Friday, November 10, 2006

Return from the Grand Adventure
Whoa, sorry to take so long to get this together and posted up. I did indeed return safely from my trip to California. The wedding was small, but pretty nice. I wish the reception had been longer, but the bride and groom had to be off on their honeymoon. At least I got to make a toast. I'm told it was a very good toast, but I don't remember everything I said (as usual, I made it up as I went along), and it's the one bit of the wedding and reception that I didn't get on tape. Kind of a shame, but that's the way it works sometimes I guess.

I wish I'd gotten a picture of the car I drove. It was a Ford Focus, and really was a pretty nice car (apart from a few generic Ford issues, like not displaying what gear you're in on the dashboard and having the most annoying blinker noise imaginable). Especially the in-dash six CD changer. If I'd known I'd end up in a car that had an MP3 player, I'd have come with much more music that I did. *grin*

So after the wedding, I was off on my own, seeing the sights, and checking out all that exotic Californian cuisine.

I spent some time in Old Sacramento, but the only pictures I have were from the museum. The Sacramento Military Museum was really quite cool, but I didn't get any photos from it. I did get to go to Evangeline's, and see the all the Halloween costumes and decorations (the store is three stories tall, and the top two stories were devoted to Halloween stuff, due to the proximity of the holiday). Then I drove up to Chico, where I met one of my friends going to the University there. Man, that was a boring drive.

People talk about Nebraska being fly-over country. At least we plant trees near the interstate. It was nice to see my friend again, though kind of depressing to discover that she too is engaged, and getting married next year. Nothing like going on vacation to go to a wedding, then finding out a friend there is also getting married (she is, incidentally, two years younger than I am) to really drive the knife in. Especially since I know it's just a matter of time before my brother gets engaged too (and probably not all that long of time either).

But before I could mope much, I decided to road trip to San Francisco. The drive there was way more interesting. I didn't make it to the Golden Gate, but I did get to cross the Bay Bridge.

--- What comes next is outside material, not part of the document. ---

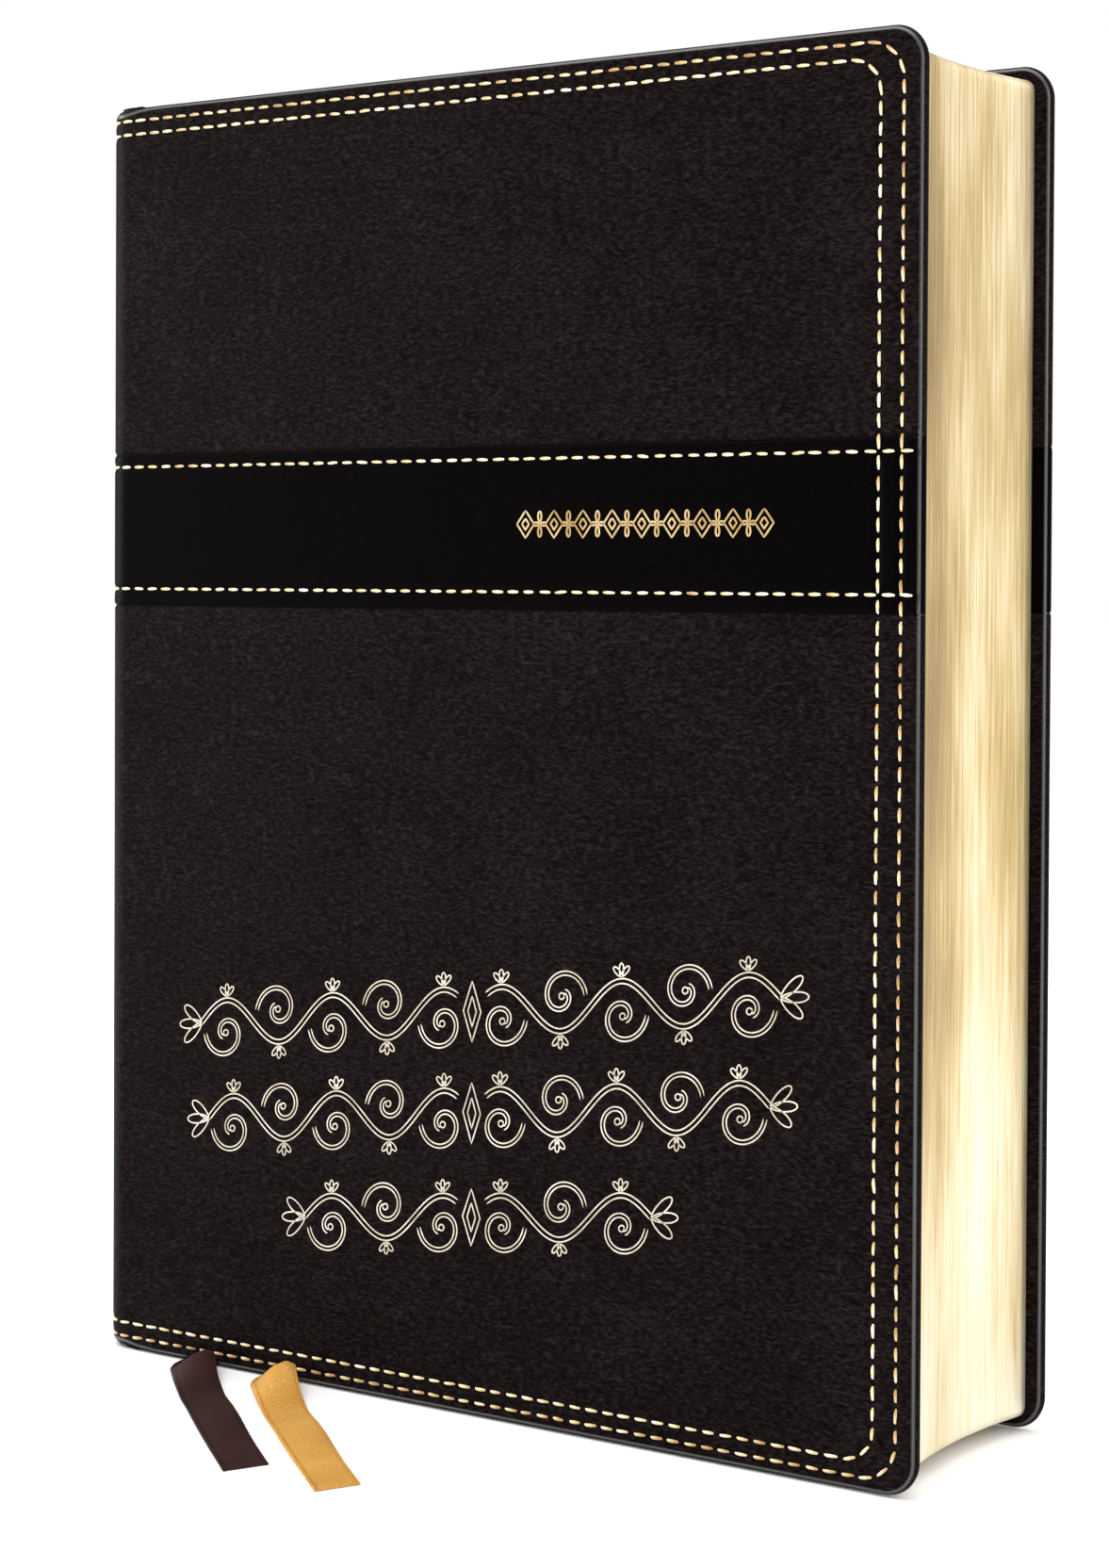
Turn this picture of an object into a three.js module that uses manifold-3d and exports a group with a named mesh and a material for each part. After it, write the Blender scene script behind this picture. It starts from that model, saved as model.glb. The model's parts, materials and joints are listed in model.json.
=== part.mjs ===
// A thick leather-look bible with a sewn book block, two hinged covers and two ribbon markers.
// Millimetres, +Z up. The book stands on its tail with its front cover facing -Y, its spine at -X
// and its fore-edge at +X. The origin is the centre of its footprint.

import * as THREE from 'three';
import { mergeVertices } from 'three/addons/utils/BufferGeometryUtils.js';
import Module from 'manifold-3d';

// ---- driving dimensions ------------------------------------------------------------------------

const WIDTH = 176; // spine to fore-edge, along X
const THICKNESS = 50; // front cover to back cover, along Y
const HEIGHT = 238; // tail to head, along Z
const GAP = 0.25; // clearance between neighbouring pieces
const CUT_MARGIN = 5; // how far a cutting body runs past what it cuts

const LEATHER = 0.8; // outer leather
const BOARD = 0.5; // stiff card inside each cover and the spine
const TURN_IN = 0.6; // leather folded over on to the inside
const TURN_IN_WIDTH = 14;
const PAPER = 0.25; // endpapers and the cloth lining of the spine
const SHEET_GAP = 0.25;

const COVER_CORNER = 6; // corner radius of a cover at its fore-edge
const COVER_EDGE = 1; // rounding of a cover's rim
const EDGE_STEPS = 2;
const SPINE_TURN = 6; // radius of the turn from a cover into the spine
const HINGE_FROM_SPINE = 8; // the leather folds on this line
const BOARD_FROM_HINGE = 1; // the card and the pasted endpaper start this far past the fold

const SQUARE = 2.6; // how far a cover stands past the pages at head and tail
const FORE_SQUARE = 3; // and at the fore-edge
const PAGE_CORNER = 2;
const FORE_HOLLOW = 2.2; // depth of the hollow down the fore-edge
const SECTION_COUNT = 11;
const TURNING_SECTIONS = 2; // sections at each end that turn with the covers
const TURNING_SECTION = 3; // their thickness
const LEAF_FROM_HINGE = 0.3; // leaves bend this far past the cover's fold

const BAND_BOTTOM = 142.9; // the smooth band round the book
const BAND_TOP = 171.9;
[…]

Now, my recommendation is this -- leave earlier than I did (you need all day, and a lot of SF closes pretty early), and plan ahead of time what you want to do. Admitted, there are advantages to my method, which consisted of finding the nearest Irish pub and getting the recommendation of the bartenders as to what I should do. I ended up at the Chieftan first, and got to try another Irish stout that I've never had before (Murphy's, which is much sweeter than Guinness). Plus, one of the bartenders was from Ireland (she said she came from the same county they brewed Murphy's in, actually). I've never met a real Irishwoman before. Makes my fake accent seem really bad in comparison (surprise,surprise, I know). So, on the recommendation of the bartenders, I walked up to Market Street and took a subway out to see the Golden Gate Park. While I was at the park, I went to see the Japanese Tea Garden.

The tea garden was breathtaking, but it would have been much better with someone else along. I helped a couple of tourists (probably from Europe, since they usually spoke to each other in a language that was not English) by taking a picture of them on their camera. When I got out of the tea garden, I decided I'd try walking up to the Golden Gate Bridge. While my logic was reasonably sound, I didn't realize that the Bridge was over a mile away. That's right, the Golden Gate Park isn't particularly close to the Golden Gate Bridge. So once I ended up north of the park with a batch of SF ahead of me and the sun startting to go down, I decided that wasn't a good plan, and headed back. I leave the park and realize that I have no idea how to get back on the subway and get back to Market Street. Fortunately, I spotted an Irish pub.

I soon found out that I was in the second oldest bar in all of SF. It survived the 1906 earthquake. In fact, there's a clock on the wall that stopped ticking during the earthquake.

At this bar, I was told I should wait at a nearby bus stop and take the bus back, since that way I could see more of the city. Of course, once I'm on the bus, I realize I'd forgotten one of the things I'd meant to do -- visit Haight street. Bugger. Well, that gives me an excuse to go back, I suppose. So I am back on Market Street and it's time to get something to eat. I decide I'll check out the mall, thinking that they might have something interesting. I am incapable of describing the enormity of the mall, Westfield SF Center. Each concourse (there were two) was like eight levels high, connected by escalators. Simply huge. I picked one of the nicer restaurants at random and went in to get something to eat.

Straits is a Singaporan restaurant, which combines the foods of everywhere around it, particularly Chinese, Thai, and Indian. I just asked the waitress for recommendations and went with everything she suggested. Hey, it was my last real meal in California, and I didn't want to waste it. I ended up with these pastry things for an appetizer and then I got my whole bass.

I finished the meal with a coffee (with natural sugar cubes that looked like they made them by evaporating the sugar instead of processing it) and then headed back to my hotel room. I got an hour or two of sleep and then went to the airport, determined to be early enough that I wouldn't miss the flight.

I needn't have worried. The thing that I thought would take the longest, getting my baggage checked and my boarding pass, took two minutes. I think they were just opening up or something. Then I went through security, ending up getting selected for the random check, and still had to wait over an hour before my plane was supposed to be taking off. That's right supposed to be. The flight crew had gotten in late the previous night, so we had to delay so they could rest for the legally required amount of time, and then one of the flight attendants was late on top of that. Once we actually got to Salt Lake City, they had us stay in the air for a while before they let us land. This turned an almost two hour layover into me running to the gate while they called my name over the airport intercom. But I made it back safe and sound.

The trip was pretty fun, but it would have been much better had I actually planned what I wanted to do. Oh well, this was my first solo vacation. I'll do better next time.

Soon to come: Photos from my Halloween parties.